35 Pagel, 48 S.E.C. at 226. The NASD also notes that Faherty profited by selling Warrants from Norris' account to Hibbard. This action reflects Faherty's knowledge that he was recommending that Hibbard acquire all the FNRA Warrants. The record, however, strongly suggests that this transaction arose from an arrangement between Faherty and Hentic to benefit Faherty. Hentic introduced Faherty to Sacharow at Fahnestock. Hentic and Faherty apparently orchestrated the purchase by the Norris account of Bow Burn's Class A and Class B Warrants. An NASD examiner testified that she had found no information indicating that Hibbard was aware of this transaction.

36 The Market Surveillance Committee, which heard the witnesses and observed their demeanor, did not comment on any witness's credibility.

37 Hibbard's sales staff received at least two research memoranda about FNRA generated by Hibbard's research department (which was independent of Faherty). Faherty provided the research department with "company documents" and reviewed the research department memoranda. The record is unclear as to whether the Brown Memorandum was supplied to the research department.

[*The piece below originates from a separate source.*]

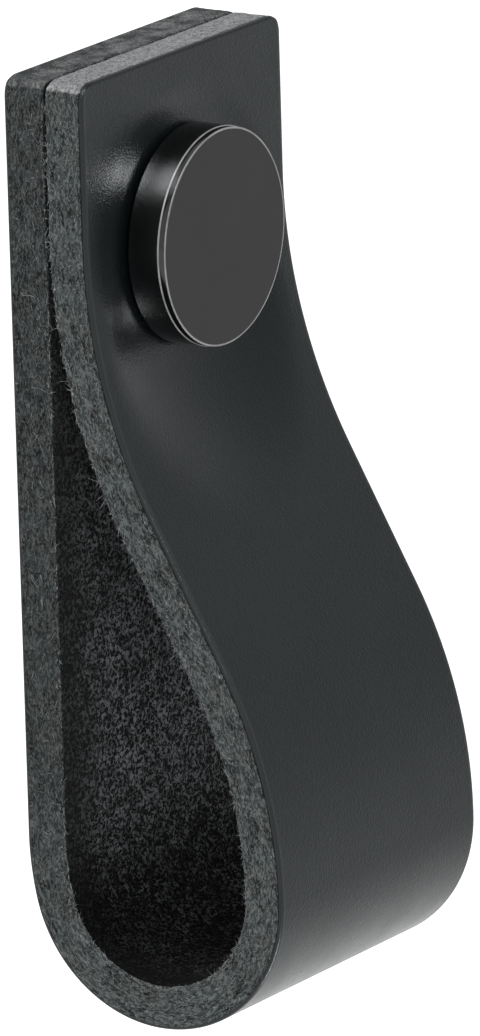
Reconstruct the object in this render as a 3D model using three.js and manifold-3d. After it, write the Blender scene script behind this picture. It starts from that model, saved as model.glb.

The degree of Faherty's input in the research memoranda is uncertain. The research department memoranda contain information not in the Brown Memorandum, and the Brown Memorandum reports information (including the (OTC-6-1/2) notation) not incorporated into the research department memoranda.

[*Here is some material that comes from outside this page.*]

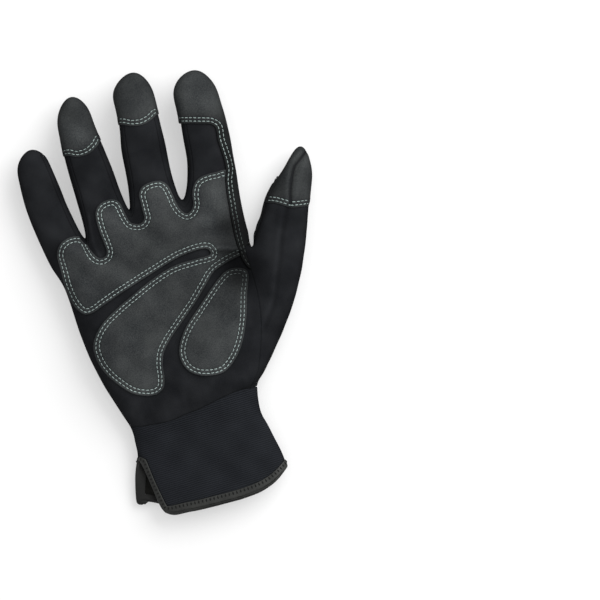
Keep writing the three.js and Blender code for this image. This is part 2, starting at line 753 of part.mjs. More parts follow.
// How a panel's border point moves inwards, for each millimetre that its seams do.
function seamPull(corner, fan, ownFaces) {
  const sharpest = 0.4;
  const inward = [];
  for (const face of fan) {
    const place = face.corners.indexOf(corner);
    const next = face.corners[(place + 1) % 4];
    const last = face.corners[(place + 3) % 4];
    for (const [from, to] of [[corner, next], [last, corner]]) {
      const across = facesRound[corner].find((other) => other !== face && neighbours(other, from, to));
      if (across && !ownFaces.has(across)) {
        const along = skin.points[to].clone().sub(skin.points[from]);
        inward.push(skinNormals[corner].clone().cross(along).normalize());
      }
    }
  }
  const pull = new THREE.Vector3();
  inward.forEach((side) => pull.add(side));
  if (inward.length === 2) {
    pull.divideScalar(Math.max(1 + inward[0].dot(inward[1]), sharpest));
  }
  return pull;
}

// A closed sheet over some of the skin's faces, from one offset along the normals
// to another. Borders that meet other cloth are pulled back by half the seam gap.
function sheetGeometry(faces, lower, upper, gap) {
  const around = new Map();
  for (const face of faces) {
    for (const corner of face.corners) {
      around.set(corner, [...(around.get(corner) ?? []), face]);
    }
  }
  const positions = [];
  const places = new Map();
  const ownFaces = new Set(faces);
  for (const [corner, own] of around) {
    for (const fan of fansRound(corner, own)) {
      const pull = seamPull(corner, fan, ownFaces).multiplyScalar(gap / 2);
      const index = positions.length / 6;
      for (const offset of [upper, lower]) {
        const point = skin.points[corner].clone().addScaledVector(skinNormals[corner], offset).add(pull);
        positions.push(point.x, point.y, point.z);
      }
      fan.forEach((face) => places.set(`${faces.indexOf(face)}_${corner}`, index));
    }
  }
  const triangles = [];
  const edges = new Map();
  faces.forEach((face, number) => {
    const quad = face.corners.map((corner) => places.get(`${number}_${corner}`));
    const [a, b, c, d] = quad;
    triangles.push(2 * a, 2 * b, 2 * c, 2 * a, 2 * c, 2 * d);
    triangles.push(2 * c + 1, 2 * b + 1, 2 * a + 1, 2 * d + 1, 2 * c + 1, 2 * a + 1);
    quad.forEach((from, place) => {
      const to = quad[(place + 1) % 4];
      if (edges.has(`${to}_${from}`)) {
        edges.delete(`${to}_${from}`);
      } else {
        edges.set(`${from}_${to}`, [from, to]);
      }
    });
  });
  for (const [from, to] of edges.values()) {
    triangles.push(2 * from, 2 * from + 1, 2 * to + 1, 2 * from, 2 * to + 1, 2 * to);
  }
  const geometry = new THREE.BufferGeometry();
  geometry.setAttribute("position", new THREE.Float32BufferAttribute(positions, 3));
  geometry.setIndex(triangles);
  return geometry;
}

function toSolid(geometry) {
  const bare = geometry.index ? geometry.clone() : geometry;
  bare.deleteAttribute("normal");
  bare.deleteAttribute("uv");
  const merged = mergeVertices(bare, 1e-4);
  return new wasm.Manifold(
    new wasm.Mesh({
      numProp: 3,
      vertProperties: new Float32Array(merged.attributes.position.array),
      triVerts: new Uint32Array(merged.index.array),
    }),
  );
}

function fromSolid(solid) {
  const mesh = solid.getMesh();
  const geometry = new THREE.BufferGeometry();
  geometry.setAttribute("position", new THREE.BufferAttribute(mesh.vertProperties, 3));
  geometry.setIndex(new THREE.BufferAttribute(mesh.triVerts, 1));
  return geometry;
}

// A closed outline through corners, each rounded by its own radius.
function roundedShape(corners) {
  const longestRounding = 0.48;
  const shape = new THREE.Shape();
  corners.forEach(({ point, radius }, index) => {
    const before = corners[(index + corners.length - 1) % corners.length].point;
    const after = corners[(index + 1) % corners.length].point;
    const toBefore = before.clone().sub(point);
    const toAfter = after.clone().sub(point);
    const startAway = Math.min(radius, toBefore.length() * longestRounding);
    const endAway = Math.min(radius, toAfter.length() * longestRounding);
    const start = point.clone().add(toBefore.setLength(startAway));
    const end = point.clone().add(toAfter.setLength(endAway));
    if (index === 0) {
      shape.moveTo(start.x, start.y);
    } else {
      shape.lineTo(start.x, start.y);
    }
    shape.quadraticCurveTo(point.x, point.y, end.x, end.y);
  });
  shape.closePath();
  return shape;
}

function outlineCorners(outline, place, unit) {
  return outline.map((corner) => ({ point: place(corner), radius: corner.r * unit }));
}

function prism(corners, bottom, top) {
  const curveSegments = 2;
  const geometry = new THREE.ExtrudeGeometry(roundedShape(corners), {
    depth: top - bottom, bevelEnabled: false, curveSegments,
  });
  geometry.translate(0, 0, bottom);
  return toSolid(geometry);
}

// The height that parts the palm side of a finger from its back.
const sideSeamHeight = fingerLift + fingerDepth / 2;
const cutTop = 2 * palmDepth;
const cutBottom = -palmDepth;

function facesInside(outlineBox, wanted) {
  return skin.faces.filter((face) => {
    const inside = face.corners.some((corner) => outlineBox.containsPoint(
      new THREE.Vector2(skin.points[corner].x, skin.points[corner].y),
    ));
    return inside && wanted(face);
  });
}

function outlineBox(corners) {
  const margin = 0.12 * palmWidth;
  const box = new THREE.Box2().setFromPoints(corners.map((corner) => corner.point));
  return box.expandByScalar(margin);
}

function facesUp(face) {
  const lean = 0.15;
  return face.corners.every((corner) => skinNormals[corner].z > lean);
}

function facesDown(face) {
  const lean = 0.15;
  return face.corners.every((corner) => skinNormals[corner].z < -lean);
}

// A patch sewn on one side: a sheet over the skin, cut to its outline.
function patchGeometry(corners, wanted, thickness) {
  const faces = facesInside(outlineBox(corners), wanted);
  const sheet = toSolid(sheetGeometry(faces, padClearance, padClearance + thickness, 0));
  return fromSolid(sheet.intersect(prism(corners, cutBottom, cutTop)));
}

// A cap or guard round a finger, cut by one outline on the palm side and another
// on the back.
function wrapGeometry(palmCorners, backCorners, wanted) {
  const box = outlineBox([...palmCorners, ...backCorners]);
  const sheet = toSolid(sheetGeometry(facesInside(box, wanted), padClearance, padClearance + capThickness, 0));
  const cutter = prism(palmCorners, sideSeamHeight, cutTop).add(prism(backCorners, cutBottom, sideSeamHeight));
  return fromSolid(sheet.intersect(cutter));
}

const glove = new THREE.Group();
glove.name = "mechanic_glove";

function addPiece(name, geometry, finish) {
  const material = new THREE.MeshStandardMaterial({ ...colours[finish], metalness: 0 });
  const mesh = new THREE.Mesh(geometry, material);
  mesh.name = name;
  glove.add(mesh);
}

function addPanel(name, finish, proud = 0, gap = seamGap) {
  const faces = skin.faces.filter((face) => face.panel === name);
  addPiece(name, sheetGeometry(faces, -clothWall - proud, proud, gap), finish);
}

// Whether a face lies along one finger's own line.
function nearFinger(finger) {
  const root = palmPlace({ u: finger.rootU, v: finger.rootV });
  const slope = Math.tan(finger.lean * degrees);
  const reach = 0.75 * finger.width;
  return (face) => {
    const centre = faceCentre(face);
    const middle = root.x - slope * (centre.y - root.y);
    return Math.abs(centre.x - middle) < reach;
  };
}

function addSkinPanels() {
  addPanel("palm_panel", "suede");
  addPanel("back_panel", "knit");
  crotches.forEach((crotch, index) => addPanel(fourchetteName(index), "side"));
  addPanel("thumb_panel", "suede");
  addPanel("thumb_back", "knit");
  addPanel("cuff_panel", "knit");
  addPanel("cuff_binding", "binding", bindingProud, bindingGap);
}

function addPads() {
  const palmPad = outlineCorners(palmPadOutline, palmPlace, palmWidth);
  const heelPad = outlineCorners(heelPadOutline, palmPlace, palmWidth);
  addPiece("palm_pad", patchGeometry(palmPad, facesUp, padThickness), "pad");
  addPiece("heel_pad", patchGeometry(heelPad, facesUp, padThickness), "pad");
}

function addWrap(name, outline, place, unit, wanted) {
  const palmCorners = outlineCorners(outline.palm, place, unit);
  const backCorners = outlineCorners(outline.back, place, unit);
  addPiece(name, wrapGeometry(palmCorners, backCorners, wanted), "pad");
}

function addCaps() {
  addWrap("ring_tip", ringTipOutline, palmPlace, palmWidth, nearFinger(fingers[1]));
  addWrap("middle_tip", middleTipOutline, palmPlace, palmWidth, nearFinger(fingers[2]));
  addWrap("index_guard", indexGuardOutline, palmPlace, palmWidth, nearFinger(fingers[3]));
  const onThumb = (face) => face.panel.startsWith("thumb");
  addWrap("thumb_tip", thumbTipOutline, thumbPlace, thumbLength, onThumb);
  const patch = outlineCorners(crotchPatchOutline, thumbPlace, thumbLength);
  const underThumb = (face) => onThumb(face) && facesDown(face);
  addPiece("thumb_crotch_patch", patchGeometry(patch, underThumb, padThickness), "pad");
}

function addLabel() {
  const centre = cuffPlace(labelPlace);
  const slant = labelPlace.slant * degrees;
  const signs = [[-1, -1], [1, -1], [1, 1], [-1, 1]];
  const corners = signs.map(([across, up]) => {
    const corner = new THREE.Vector2((across * labelLength) / 2, (up * labelHeight) / 2);
    return { point: corner.rotateAround(new THREE.Vector2(), -slant).add(centre), radius: 1 };
  });
  addPiece("label_patch", patchGeometry(corners, facesDown, labelThickness), "label");
}

addSkinPanels();
addPads();
addCaps();
addLabel();

// The origin is the middle of the glove's footprint, on the ground.
const bounds = new THREE.Box3().setFromObject(glove);
const middle = bounds.getCenter(new THREE.Vector3());
glove.position.set(-middle.x, -middle.y, -bounds.min.z);
glove.updateMatrixWorld(true);

export default glove;
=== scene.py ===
"""A mechanic's glove for the right hand, lying on its back with the palm up.

The whole hand is one smooth skin through the pattern's sections. Every cloth panel
is a piece of that skin with its own wall and rounded seam edges. The sewn pads, caps
and patches lie on it with their stitch rows pressed in, and the stitches follow them.
Lengths are millimetres until a mesh is made, which is in metres.
"""

from __future__ import annotations

import logging
import math
from dataclasses import dataclass, field
from enum import Enum
from typing import Callable, Iterable, Sequence

import bpy
import numpy as np
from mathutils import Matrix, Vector
from mathutils.kdtree import KDTree

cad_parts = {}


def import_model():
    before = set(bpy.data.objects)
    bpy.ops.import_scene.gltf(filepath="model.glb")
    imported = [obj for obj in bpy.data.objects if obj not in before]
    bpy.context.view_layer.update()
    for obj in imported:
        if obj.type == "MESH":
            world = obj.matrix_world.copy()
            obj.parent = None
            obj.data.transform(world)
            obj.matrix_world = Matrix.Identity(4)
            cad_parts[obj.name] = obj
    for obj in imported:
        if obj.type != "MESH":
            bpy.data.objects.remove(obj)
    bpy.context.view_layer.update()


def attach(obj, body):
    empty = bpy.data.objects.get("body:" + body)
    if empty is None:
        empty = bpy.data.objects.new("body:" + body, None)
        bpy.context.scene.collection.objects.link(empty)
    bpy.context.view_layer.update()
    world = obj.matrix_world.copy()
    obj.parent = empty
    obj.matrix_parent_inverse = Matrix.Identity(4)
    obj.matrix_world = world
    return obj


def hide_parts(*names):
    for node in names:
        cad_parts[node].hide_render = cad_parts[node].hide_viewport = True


log = logging.getLogger("mechanic_glove")

MM = 0.001
BODY = "root"
# The point attribute that scales each piece's colour: painted shade and painted highlights, with some
# random wear.
TONE = "tone"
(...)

38 In his investigative testimony, Faherty stated that he would not have been the conference call participant who would have discussed price.

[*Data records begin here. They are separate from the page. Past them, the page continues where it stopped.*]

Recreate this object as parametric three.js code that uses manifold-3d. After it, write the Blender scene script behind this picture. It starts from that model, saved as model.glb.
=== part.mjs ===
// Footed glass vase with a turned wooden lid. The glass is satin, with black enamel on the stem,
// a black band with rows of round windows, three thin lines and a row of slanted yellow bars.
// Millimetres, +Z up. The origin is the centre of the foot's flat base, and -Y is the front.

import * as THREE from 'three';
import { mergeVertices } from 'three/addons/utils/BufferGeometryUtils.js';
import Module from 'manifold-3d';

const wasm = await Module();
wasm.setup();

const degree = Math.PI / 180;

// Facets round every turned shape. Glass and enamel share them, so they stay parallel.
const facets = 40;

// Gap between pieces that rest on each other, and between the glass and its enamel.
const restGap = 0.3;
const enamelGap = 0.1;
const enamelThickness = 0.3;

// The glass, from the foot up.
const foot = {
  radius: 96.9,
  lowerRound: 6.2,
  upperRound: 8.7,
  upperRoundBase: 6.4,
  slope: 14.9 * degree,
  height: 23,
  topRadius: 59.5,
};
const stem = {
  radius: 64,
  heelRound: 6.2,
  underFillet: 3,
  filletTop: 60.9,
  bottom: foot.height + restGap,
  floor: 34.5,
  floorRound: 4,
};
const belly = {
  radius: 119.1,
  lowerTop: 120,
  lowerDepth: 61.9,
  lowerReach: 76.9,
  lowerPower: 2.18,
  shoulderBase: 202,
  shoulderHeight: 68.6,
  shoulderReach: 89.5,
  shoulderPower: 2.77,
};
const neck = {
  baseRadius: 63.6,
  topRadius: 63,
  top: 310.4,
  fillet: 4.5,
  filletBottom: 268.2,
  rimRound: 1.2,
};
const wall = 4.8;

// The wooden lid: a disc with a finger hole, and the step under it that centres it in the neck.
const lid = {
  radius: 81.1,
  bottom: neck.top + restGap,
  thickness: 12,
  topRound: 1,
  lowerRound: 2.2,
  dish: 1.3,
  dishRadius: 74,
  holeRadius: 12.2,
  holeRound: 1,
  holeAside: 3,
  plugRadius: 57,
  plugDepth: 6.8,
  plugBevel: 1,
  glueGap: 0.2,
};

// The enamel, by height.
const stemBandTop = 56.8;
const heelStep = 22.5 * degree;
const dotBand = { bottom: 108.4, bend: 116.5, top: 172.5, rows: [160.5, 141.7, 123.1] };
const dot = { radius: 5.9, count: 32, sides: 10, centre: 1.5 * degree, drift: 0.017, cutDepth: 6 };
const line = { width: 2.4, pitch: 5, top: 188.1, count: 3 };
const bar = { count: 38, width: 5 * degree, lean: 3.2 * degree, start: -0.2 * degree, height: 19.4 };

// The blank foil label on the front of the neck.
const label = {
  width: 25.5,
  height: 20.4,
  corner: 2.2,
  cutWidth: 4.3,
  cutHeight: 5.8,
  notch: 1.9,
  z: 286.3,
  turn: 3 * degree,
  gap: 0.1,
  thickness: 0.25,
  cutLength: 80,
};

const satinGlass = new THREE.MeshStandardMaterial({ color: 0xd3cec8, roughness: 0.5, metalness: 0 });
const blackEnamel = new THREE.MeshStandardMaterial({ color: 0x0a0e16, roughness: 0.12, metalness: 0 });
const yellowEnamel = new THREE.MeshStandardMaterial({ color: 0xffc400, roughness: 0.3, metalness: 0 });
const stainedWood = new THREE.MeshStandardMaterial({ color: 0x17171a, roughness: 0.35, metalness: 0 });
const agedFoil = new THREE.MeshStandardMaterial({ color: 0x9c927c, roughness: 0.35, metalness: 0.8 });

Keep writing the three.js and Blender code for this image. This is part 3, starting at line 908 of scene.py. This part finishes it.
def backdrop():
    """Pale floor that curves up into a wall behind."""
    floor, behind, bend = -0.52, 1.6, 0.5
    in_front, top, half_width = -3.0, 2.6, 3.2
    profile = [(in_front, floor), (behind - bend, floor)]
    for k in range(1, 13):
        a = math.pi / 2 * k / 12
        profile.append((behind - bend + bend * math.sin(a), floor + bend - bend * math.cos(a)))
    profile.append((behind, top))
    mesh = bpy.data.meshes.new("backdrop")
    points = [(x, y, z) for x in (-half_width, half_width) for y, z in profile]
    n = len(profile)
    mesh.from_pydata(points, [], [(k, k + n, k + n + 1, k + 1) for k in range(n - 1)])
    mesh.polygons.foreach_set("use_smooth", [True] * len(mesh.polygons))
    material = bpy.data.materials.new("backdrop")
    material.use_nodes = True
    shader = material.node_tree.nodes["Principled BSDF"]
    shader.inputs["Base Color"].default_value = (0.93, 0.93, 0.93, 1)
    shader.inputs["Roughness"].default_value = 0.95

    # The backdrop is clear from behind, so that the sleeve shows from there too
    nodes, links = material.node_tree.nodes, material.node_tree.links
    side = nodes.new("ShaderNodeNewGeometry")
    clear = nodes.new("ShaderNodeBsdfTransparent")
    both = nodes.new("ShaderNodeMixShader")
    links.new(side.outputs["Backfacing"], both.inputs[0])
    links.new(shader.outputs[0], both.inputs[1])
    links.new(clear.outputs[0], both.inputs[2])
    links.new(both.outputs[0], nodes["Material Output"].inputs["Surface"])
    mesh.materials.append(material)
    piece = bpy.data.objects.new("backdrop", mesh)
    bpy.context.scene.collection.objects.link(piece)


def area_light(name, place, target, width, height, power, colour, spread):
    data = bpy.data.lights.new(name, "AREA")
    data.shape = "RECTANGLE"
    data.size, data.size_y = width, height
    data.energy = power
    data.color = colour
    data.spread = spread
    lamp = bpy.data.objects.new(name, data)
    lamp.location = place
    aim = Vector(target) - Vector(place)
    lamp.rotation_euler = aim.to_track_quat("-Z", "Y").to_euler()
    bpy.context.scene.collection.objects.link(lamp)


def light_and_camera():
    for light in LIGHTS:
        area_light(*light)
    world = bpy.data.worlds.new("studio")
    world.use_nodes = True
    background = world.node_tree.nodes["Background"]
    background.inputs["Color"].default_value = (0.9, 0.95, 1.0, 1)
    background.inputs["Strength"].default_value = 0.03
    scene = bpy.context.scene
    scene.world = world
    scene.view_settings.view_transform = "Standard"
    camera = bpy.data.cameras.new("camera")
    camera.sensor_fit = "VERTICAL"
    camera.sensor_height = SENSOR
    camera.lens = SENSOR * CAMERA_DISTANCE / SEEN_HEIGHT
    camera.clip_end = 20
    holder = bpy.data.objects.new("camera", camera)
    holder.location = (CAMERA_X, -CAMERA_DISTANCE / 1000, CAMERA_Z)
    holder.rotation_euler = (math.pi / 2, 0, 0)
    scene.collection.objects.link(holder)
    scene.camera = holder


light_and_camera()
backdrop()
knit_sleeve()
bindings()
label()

39 Faherty also encouraged FNRA to issue Class C and D Warrants that would be issued to the holder of the Class A and B Warrants upon exercise of the latter Warrants. However, Faherty asserted that he did not believe that exercise of the Class A and B Warrants would generate sufficient working capital for FNRA's operations and acquisitions. His testimony was not refuted.

40 We have considered all of the contentions advanced by the parties. We have rejected or sustained them to the extent that they are inconsistent or in accord with the views expressed in this opinion.